4. Does the Section 502(b)(1) Exclusion Apply ?
Alternatively, petitioner argues that even if its rental activity is deemed to be a "trade or business" under section 502(a), it qualifies for the section 502(b)(1) exclusion. As previously noted, section 502(b)(1) excludes from the definition of "trade or business" the deriving of rents "which would be excluded under section 512(b)(3), if section 512 applied to the organization". Petitioner contends, and respondent does not dispute, that petitioner's rents would be excluded under section 512(b)(3) if that provision were applied in isolation. Petitioner does not dispute that its rentals, deriving from debt-financed property, would be subject to UBTI pursuant to section 512(b)(4). Petitioner suggests, however, that the operation of section 512(b)(4) is irrelevant for purposes of establishing eligibility for the section 502(b)(1) exclusion. We disagree.
Section 512(b)(4) provides that "Notwithstanding" the various exclusions from UBTI contained in section 512(b)(1), (2), (3), and (5), unrelated debt-financed income is included in UBTI. Section 512(b)(4) thereby "nullifies these exclusions for income derived from ▒debt-financed property'". Bartels Trust v. United States , 209 F.3d 147, 149 (2d Cir. 2000). Consequently, "if section 512 applied to the organization", as section 502(b)(1) provides, then section 512(b)(4) would preclude petitioner's exclusion of its rents from UBTI under section 512(b)(3). Hence, petitioner does not satisfy the requirements of the section 502(b)(1) exclusion.

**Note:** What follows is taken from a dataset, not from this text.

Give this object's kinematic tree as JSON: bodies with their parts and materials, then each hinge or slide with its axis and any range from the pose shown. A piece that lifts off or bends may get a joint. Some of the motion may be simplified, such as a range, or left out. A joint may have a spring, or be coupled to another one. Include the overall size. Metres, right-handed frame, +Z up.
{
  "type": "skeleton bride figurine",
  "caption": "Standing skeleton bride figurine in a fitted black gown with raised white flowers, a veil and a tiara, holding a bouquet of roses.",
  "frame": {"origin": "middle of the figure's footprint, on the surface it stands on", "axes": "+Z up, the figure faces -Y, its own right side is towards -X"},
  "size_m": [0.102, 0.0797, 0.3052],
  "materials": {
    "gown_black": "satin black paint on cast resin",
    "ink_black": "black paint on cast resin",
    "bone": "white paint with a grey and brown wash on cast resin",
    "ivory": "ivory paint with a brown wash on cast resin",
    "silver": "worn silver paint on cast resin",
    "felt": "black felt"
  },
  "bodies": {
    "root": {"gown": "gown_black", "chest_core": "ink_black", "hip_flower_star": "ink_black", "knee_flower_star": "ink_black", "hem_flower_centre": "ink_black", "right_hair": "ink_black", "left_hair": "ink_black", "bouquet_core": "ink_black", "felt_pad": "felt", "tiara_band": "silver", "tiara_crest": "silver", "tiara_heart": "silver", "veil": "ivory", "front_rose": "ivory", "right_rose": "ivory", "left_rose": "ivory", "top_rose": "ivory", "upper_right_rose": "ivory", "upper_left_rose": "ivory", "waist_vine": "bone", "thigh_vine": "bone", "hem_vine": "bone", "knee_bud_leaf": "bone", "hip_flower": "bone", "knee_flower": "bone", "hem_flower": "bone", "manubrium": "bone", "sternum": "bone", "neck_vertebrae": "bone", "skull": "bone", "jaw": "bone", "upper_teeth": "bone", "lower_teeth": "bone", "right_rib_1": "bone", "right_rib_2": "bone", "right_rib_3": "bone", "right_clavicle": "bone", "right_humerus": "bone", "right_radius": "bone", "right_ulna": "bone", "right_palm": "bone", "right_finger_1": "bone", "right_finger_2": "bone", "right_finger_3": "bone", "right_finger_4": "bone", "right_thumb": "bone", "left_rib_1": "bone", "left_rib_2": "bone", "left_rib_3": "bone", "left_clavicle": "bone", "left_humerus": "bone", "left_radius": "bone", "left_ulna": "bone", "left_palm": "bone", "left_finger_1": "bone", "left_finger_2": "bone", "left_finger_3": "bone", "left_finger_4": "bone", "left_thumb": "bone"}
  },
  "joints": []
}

Petitioner's rental activity constitutes a "trade or business" within the meaning of section 502(a); the exclusion under section 502(b)(1) does not apply. Consequently, petitioner is not operated exclusively for charitable or other exempt purposes and so is not entitled to exemption under section 501(c)(3).
To reflect the foregoing,
Decision will be entered for respondent.